Return the first line, the line containing "stand, so that", and every line between them, exactly as they stand.

▼

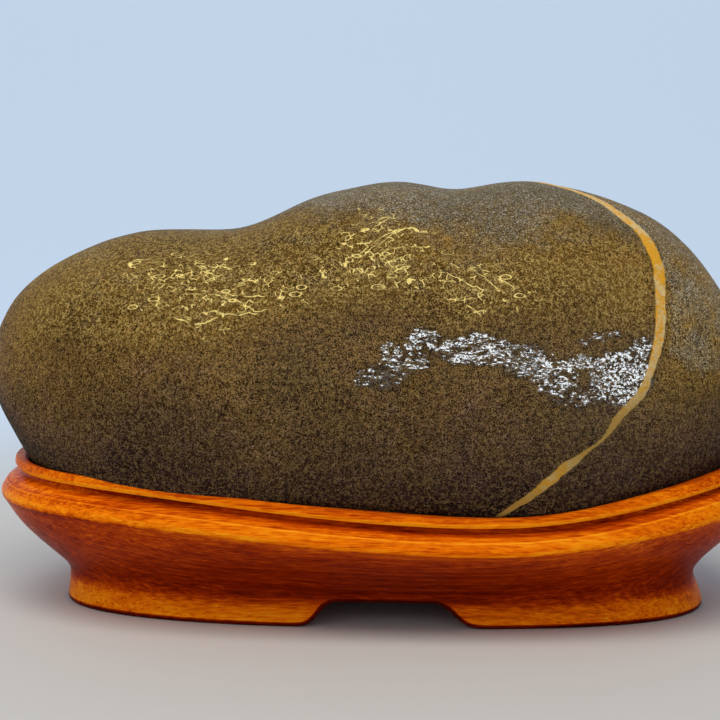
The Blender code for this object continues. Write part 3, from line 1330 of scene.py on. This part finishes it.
    def height(self, body: Array, distance: Array, width: Array) -> Array:
        """Relief over the smooth surface: worn waves, and the vein standing proud.

        The waves sink more than they rise, and fade out where the stone sits in its
        stand, so that the stone stays in its place.

        Args:
            body: the smooth surface.
            distance: distance from the vein's middle.
            width: the vein's half-width.

        Returns:
            Heights in millimetres.
        """
        waves = np.zeros(distance.shape)
        for seed, (size, depth) in enumerate(self.relief, self.relief_seed):
            waves += depth * (lattice_noise(body, size, seed) - self.relief_sink)
        least, more, size, seed = self.vein_lumps
        ridge = self.vein_rise * bell(distance / width, 0.0, 1.0)
        ridge = ridge * (least + more * lattice_noise(body, size, seed))
        return (waves + ridge) * smoothstep(*self.seat_fade, body[..., 2])

    def dress(self, stone: bpy.types.Object) -> None:
        """Give the stone its finish, and let it stand for its solid.

        Args:
            stone: the meshed piece.
        """
        stone.data.materials.append(self.finish.material())
        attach(stone, "root")
        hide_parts(Node.STONE.value)


# ---- stand ---------------------------------------------------------------------------


@dataclass(frozen=True)
class Figure:
    """A pattern drawn out along the wood: its scale along X as a share, and its weight."""

    along: float
    noise: Noise
    weight: float

    def lay(self, s: Sheet) -> Socket:
        """The pattern, between 0 and 1."""
        return s.noise(s.place((self.along, 1.0, 1.0)), self.noise)


@dataclass(frozen=True)
class WoodFinish:
    """The varnished hardwood: linear colours against tone, from pores and painted shadow to painted
    highlights on the arrises.

    The `tone` mark says how light each part of the moulding is, as painted light and shade:
    highlights on the arrises, shade in the cove, under the body and at the sole's edge.
    Fibres, streaks, flecks and pores run along X, and a curly figure crosses them.
    """

    # colours by tone, from painted shadow through the wood's reds to painted highlight
    shades: Stops = (
        (0.0, (0.040, 0.0018, 0.0002)),
        (0.2, (0.120, 0.0060, 0.0004)),
        (0.4, (0.270, 0.0180, 0.0006)),
        (0.6, (0.530, 0.0620, 0.0010)),
        (0.8, (0.880, 0.1900, 0.0018)),
        (1.0, (1.000, 0.3600, 0.0080)),
    )
    streak: Figure = Figure(0.035, Noise(520.0, 3.0, 0.6), 0.46)
    fibre: Figure = Figure(0.035, Noise(2000.0, 3.0, 0.6), 0.54)
    fleck: Figure = Figure(0.16, Noise(1300.0, 2.0, 0.6), 0.40)
    curl: Figure = Figure(0.5, Noise(420.0, 2.0, 0.55, 1.4), 0.16)
    pore: Figure = Figure(0.06, Noise(2300.0, 1.0), -0.16)
    pore_edge: Span = Span(0.64, 0.74)
    # growth rings: how many in a metre, how they bend, and the y and z of their middle
    rings_per_metre: float = 62.0
    ring_bend: Figure = Figure(0.09, Noise(26.0, 3.0, 0.55), 9.0)
    ring_middle: Pair = (-0.19, -0.16)
    ring_weight: float = 0.04
    roughness: Span = Span(0.3, 0.7, 0.36, 0.26)
    grain_depth: float = 0.00005
    coat_weight: float = 0.015
    coat_roughness: float = 0.20
    ior: float = 1.45
    gloss: float = 0.035
    gloss_tint: Colour = (1.0, 0.55, 0.15)

    def material(self) -> bpy.types.Material:
        """Add the patterns to the `tone` mark, and colour the wood by the sum.

        Returns:
            The material.
        """
        s = Sheet("varnished_wood")
        streak, fibre, fleck = self.streak.lay(s), self.fibre.lay(s), self.fleck.lay(s)
        pores = s.span(self.pore.lay(s), self.pore_edge)
        tone = s.math(
            "ADD",
            s.mark("tone"),
            s.math("MULTIPLY", self.rings(s), self.ring_weight),
            s.swing(streak, self.streak.weight),
            s.swing(fibre, self.fibre.weight),
            s.swing(fleck, self.fleck.weight),
            s.swing(self.curl.lay(s), self.curl.weight),
            s.math("MULTIPLY", pores, self.pore.weight),
        )
        return s.finish(
            {
                "Base Color": s.ramp(tone, self.shades),
                "Roughness": s.span(streak, self.roughness),
                "Normal": s.bump(s.math("ADD", fibre, fleck), self.grain_depth),
                "Coat Weight": self.coat_weight,
                "Coat Roughness": self.coat_roughness,
                "Coat IOR": self.ior,
                "IOR": self.ior,
                "Specular IOR Level": self.gloss,
                "Specular Tint": self.gloss_tint,
            }
        )

    def rings(self, s: Sheet) -> Socket:
        """Growth rings: the sine of the distance from a line along X, bent by slow noise.

        Args:
            s: the sheet that the nodes go on.

        Returns:
            The wave, between -1 and 1.
        """
        split = s.node("ShaderNodeSeparateXYZ", {0: s.even})
        squares = []
        for part, middle in zip(split.outputs[1:], self.ring_middle):
            away = s.math("SUBTRACT", part, middle)
            squares.append(s.math("MULTIPLY", away, away))
        distance = s.math("SQRT", s.math("ADD", *squares))
        phase = s.math("MULTIPLY", distance, 2.0 * math.pi * self.rings_per_metre)
        bend = s.math("MULTIPLY", self.ring_bend.lay(s), self.ring_bend.weight)
        return s.math("SINE", s.math("ADD", phase, bend))


@dataclass(frozen=True)
class Corner:
    """A corner of the moulding: where it is, its rounding, and the tones on and after it, which are painted
    light and shade.
    """

    out: float
    z: float
    radius: float
    tone: float
    run: float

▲

[Solution]:
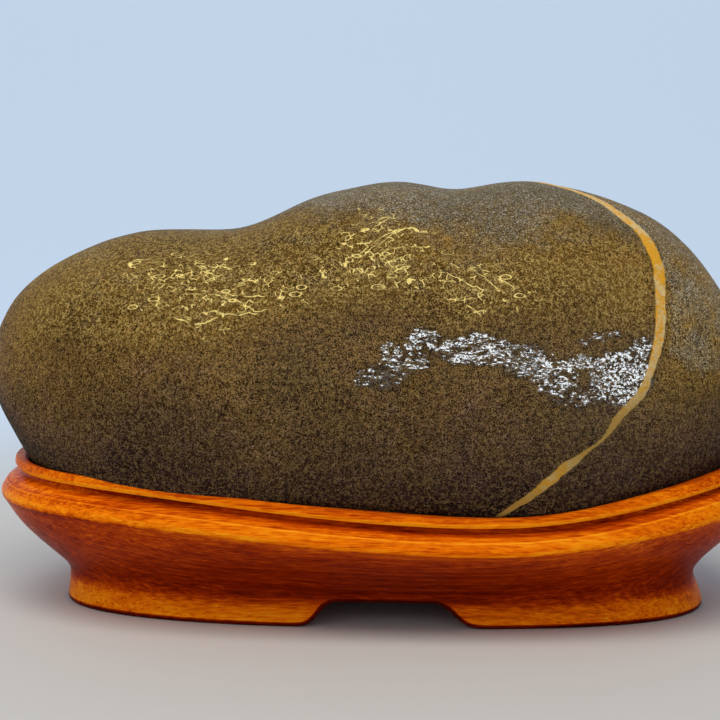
The Blender code for this object continues. Write part 3, from line 1330 of scene.py on. This part finishes it.
    def height(self, body: Array, distance: Array, width: Array) -> Array:
        """Relief over the smooth surface: worn waves, and the vein standing proud.

        The waves sink more than they rise, and fade out where the stone sits in its
        stand, so that the stone stays in its place.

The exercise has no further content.